DATASET

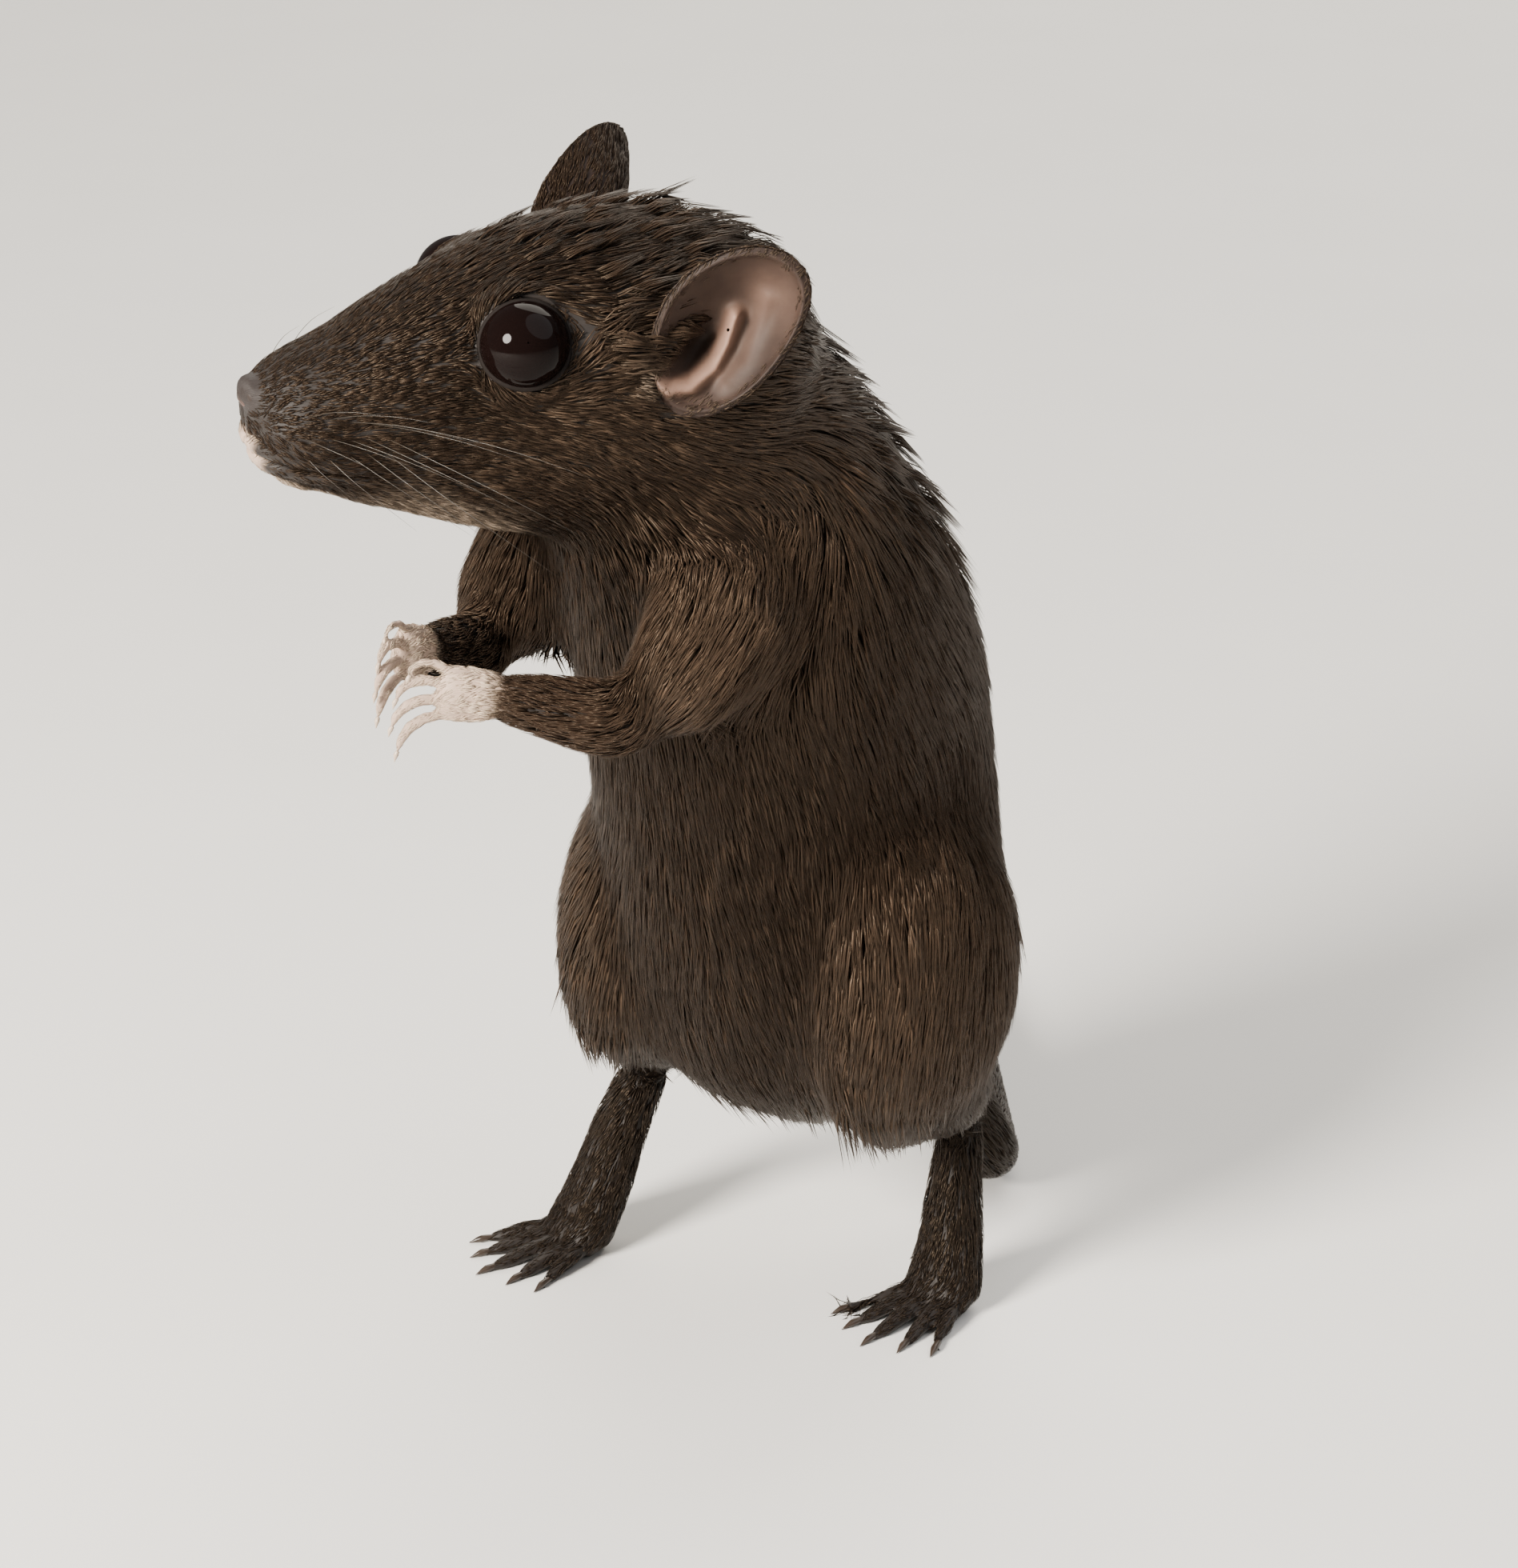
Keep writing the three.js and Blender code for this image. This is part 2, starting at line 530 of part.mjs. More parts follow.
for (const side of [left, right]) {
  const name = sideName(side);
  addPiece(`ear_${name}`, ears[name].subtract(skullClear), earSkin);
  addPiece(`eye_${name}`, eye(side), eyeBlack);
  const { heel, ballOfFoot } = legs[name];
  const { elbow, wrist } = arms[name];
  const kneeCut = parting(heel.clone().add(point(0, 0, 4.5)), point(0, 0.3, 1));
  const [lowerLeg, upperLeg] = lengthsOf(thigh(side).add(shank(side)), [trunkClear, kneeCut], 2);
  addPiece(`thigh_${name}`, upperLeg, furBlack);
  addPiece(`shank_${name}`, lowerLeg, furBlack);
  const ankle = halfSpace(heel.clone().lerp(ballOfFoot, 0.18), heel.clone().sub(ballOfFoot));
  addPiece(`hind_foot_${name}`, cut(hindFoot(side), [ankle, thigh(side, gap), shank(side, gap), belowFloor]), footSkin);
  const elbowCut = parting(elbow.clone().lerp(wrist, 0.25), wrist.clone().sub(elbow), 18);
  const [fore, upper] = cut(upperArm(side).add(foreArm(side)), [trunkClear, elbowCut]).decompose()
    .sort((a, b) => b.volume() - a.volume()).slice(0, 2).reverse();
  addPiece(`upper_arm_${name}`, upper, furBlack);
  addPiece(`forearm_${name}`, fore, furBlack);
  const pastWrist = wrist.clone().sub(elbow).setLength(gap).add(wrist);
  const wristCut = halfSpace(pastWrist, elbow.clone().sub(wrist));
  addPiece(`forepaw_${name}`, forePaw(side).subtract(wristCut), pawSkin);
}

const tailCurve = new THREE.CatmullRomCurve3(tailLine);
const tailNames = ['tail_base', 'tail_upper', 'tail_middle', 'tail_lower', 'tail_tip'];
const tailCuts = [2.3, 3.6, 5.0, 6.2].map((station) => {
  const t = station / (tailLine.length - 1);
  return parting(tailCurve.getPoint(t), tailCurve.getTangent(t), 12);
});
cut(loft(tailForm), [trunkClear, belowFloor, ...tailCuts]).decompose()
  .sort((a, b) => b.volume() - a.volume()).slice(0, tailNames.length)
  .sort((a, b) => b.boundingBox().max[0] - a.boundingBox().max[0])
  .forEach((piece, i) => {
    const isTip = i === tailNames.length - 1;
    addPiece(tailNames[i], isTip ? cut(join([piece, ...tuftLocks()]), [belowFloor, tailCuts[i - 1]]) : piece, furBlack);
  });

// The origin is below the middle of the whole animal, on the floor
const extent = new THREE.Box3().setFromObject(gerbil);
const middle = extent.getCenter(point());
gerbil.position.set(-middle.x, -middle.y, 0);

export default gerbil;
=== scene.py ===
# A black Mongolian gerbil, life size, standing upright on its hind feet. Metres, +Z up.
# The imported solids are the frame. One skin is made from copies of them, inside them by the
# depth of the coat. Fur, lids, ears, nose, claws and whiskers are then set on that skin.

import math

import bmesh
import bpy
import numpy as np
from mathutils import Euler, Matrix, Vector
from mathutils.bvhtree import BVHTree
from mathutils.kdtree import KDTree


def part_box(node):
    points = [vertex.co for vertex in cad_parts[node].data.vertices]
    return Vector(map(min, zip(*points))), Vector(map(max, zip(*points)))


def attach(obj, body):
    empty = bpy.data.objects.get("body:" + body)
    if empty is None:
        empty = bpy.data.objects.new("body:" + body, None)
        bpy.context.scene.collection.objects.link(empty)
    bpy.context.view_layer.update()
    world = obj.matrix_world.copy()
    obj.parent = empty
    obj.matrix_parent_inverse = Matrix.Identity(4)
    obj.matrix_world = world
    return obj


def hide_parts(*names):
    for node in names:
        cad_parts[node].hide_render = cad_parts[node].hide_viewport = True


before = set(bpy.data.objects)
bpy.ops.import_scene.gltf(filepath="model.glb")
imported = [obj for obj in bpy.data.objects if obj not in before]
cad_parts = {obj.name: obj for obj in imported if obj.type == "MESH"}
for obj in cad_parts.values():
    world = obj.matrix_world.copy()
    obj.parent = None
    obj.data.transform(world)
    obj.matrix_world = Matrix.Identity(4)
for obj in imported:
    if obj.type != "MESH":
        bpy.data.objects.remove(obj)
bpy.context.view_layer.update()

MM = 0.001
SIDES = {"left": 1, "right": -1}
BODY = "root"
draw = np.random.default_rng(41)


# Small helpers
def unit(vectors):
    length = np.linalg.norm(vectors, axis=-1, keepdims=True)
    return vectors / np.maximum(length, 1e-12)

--

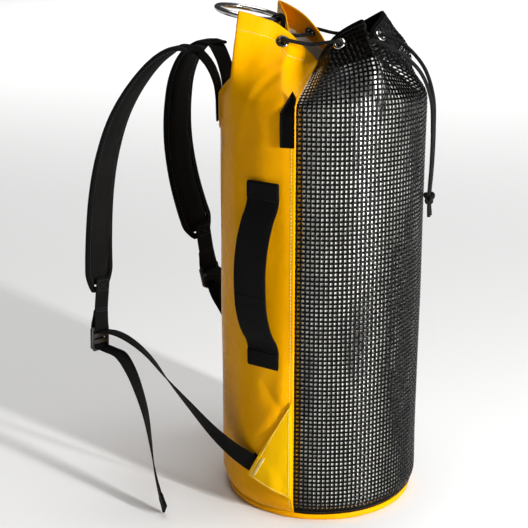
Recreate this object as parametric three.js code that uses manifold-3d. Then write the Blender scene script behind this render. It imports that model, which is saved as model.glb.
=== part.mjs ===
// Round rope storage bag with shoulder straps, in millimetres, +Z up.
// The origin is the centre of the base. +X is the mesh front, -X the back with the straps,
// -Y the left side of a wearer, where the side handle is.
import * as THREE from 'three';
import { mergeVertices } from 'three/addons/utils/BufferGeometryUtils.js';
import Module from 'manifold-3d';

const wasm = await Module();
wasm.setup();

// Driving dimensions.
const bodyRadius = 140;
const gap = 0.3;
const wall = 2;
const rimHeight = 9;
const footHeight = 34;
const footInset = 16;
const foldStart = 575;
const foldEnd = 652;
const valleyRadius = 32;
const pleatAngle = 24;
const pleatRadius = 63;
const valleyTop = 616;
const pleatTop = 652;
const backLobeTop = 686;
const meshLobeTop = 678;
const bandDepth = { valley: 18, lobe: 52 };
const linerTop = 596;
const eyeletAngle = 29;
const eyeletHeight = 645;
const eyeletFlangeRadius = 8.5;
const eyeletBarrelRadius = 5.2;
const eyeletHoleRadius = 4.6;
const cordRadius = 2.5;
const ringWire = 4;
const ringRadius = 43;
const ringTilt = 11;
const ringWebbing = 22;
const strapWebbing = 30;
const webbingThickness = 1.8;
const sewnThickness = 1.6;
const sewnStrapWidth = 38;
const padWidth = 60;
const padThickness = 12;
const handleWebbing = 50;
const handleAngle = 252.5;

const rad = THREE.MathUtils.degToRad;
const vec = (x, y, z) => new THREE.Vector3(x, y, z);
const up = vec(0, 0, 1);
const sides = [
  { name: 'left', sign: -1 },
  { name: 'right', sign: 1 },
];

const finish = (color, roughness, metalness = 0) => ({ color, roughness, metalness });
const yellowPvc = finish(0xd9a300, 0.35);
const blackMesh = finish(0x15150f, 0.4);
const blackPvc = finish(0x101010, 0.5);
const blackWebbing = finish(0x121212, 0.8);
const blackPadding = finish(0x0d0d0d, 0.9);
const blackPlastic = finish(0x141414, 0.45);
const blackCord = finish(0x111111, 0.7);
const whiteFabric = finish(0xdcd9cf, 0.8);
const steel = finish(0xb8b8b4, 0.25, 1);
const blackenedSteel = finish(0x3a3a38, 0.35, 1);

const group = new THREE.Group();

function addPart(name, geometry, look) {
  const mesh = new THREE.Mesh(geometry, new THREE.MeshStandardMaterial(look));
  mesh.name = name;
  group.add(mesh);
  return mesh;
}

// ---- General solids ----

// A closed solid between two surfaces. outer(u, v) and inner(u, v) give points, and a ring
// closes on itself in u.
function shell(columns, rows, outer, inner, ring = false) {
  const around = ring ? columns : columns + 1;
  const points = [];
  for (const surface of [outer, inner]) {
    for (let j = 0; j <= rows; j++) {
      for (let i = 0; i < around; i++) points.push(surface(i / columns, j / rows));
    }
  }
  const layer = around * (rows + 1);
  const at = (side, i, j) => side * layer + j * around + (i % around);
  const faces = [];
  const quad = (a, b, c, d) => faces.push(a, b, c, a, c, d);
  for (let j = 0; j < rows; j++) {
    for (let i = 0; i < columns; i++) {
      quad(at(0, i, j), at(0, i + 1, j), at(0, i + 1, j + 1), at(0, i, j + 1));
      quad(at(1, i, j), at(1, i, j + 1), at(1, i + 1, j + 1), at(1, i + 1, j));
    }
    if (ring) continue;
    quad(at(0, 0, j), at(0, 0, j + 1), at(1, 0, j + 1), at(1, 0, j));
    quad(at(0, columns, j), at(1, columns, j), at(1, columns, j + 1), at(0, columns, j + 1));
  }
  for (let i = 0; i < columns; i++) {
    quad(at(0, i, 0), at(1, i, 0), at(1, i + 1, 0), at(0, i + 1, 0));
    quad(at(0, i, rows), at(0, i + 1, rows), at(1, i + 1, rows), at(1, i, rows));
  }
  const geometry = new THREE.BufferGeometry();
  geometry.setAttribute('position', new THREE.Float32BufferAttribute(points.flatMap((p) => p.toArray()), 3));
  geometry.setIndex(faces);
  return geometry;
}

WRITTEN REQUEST
Reproduce exactly, and only, the lines from the one that contains "on the floor" down to the one that contains "draw = np.random.default_rng(41)", both ends included.

SOLVED PROBLEM
// The origin is below the middle of the whole animal, on the floor
const extent = new THREE.Box3().setFromObject(gerbil);
const middle = extent.getCenter(point());
gerbil.position.set(-middle.x, -middle.y, 0);

export default gerbil;
=== scene.py ===
# A black Mongolian gerbil, life size, standing upright on its hind feet. Metres, +Z up.
# The imported solids are the frame. One skin is made from copies of them, inside them by the
# depth of the coat. Fur, lids, ears, nose, claws and whiskers are then set on that skin.

import math

import bmesh
import bpy
import numpy as np
from mathutils import Euler, Matrix, Vector
from mathutils.bvhtree import BVHTree
from mathutils.kdtree import KDTree


def part_box(node):
    points = [vertex.co for vertex in cad_parts[node].data.vertices]
    return Vector(map(min, zip(*points))), Vector(map(max, zip(*points)))


def attach(obj, body):
    empty = bpy.data.objects.get("body:" + body)
    if empty is None:
        empty = bpy.data.objects.new("body:" + body, None)
        bpy.context.scene.collection.objects.link(empty)
    bpy.context.view_layer.update()
    world = obj.matrix_world.copy()
    obj.parent = empty
    obj.matrix_parent_inverse = Matrix.Identity(4)
    obj.matrix_world = world
    return obj


def hide_parts(*names):
    for node in names:
        cad_parts[node].hide_render = cad_parts[node].hide_viewport = True


before = set(bpy.data.objects)
bpy.ops.import_scene.gltf(filepath="model.glb")
imported = [obj for obj in bpy.data.objects if obj not in before]
cad_parts = {obj.name: obj for obj in imported if obj.type == "MESH"}
for obj in cad_parts.values():
    world = obj.matrix_world.copy()
    obj.parent = None
    obj.data.transform(world)
    obj.matrix_world = Matrix.Identity(4)
for obj in imported:
    if obj.type != "MESH":
        bpy.data.objects.remove(obj)
bpy.context.view_layer.update()

MM = 0.001
SIDES = {"left": 1, "right": -1}
BODY = "root"
draw = np.random.default_rng(41)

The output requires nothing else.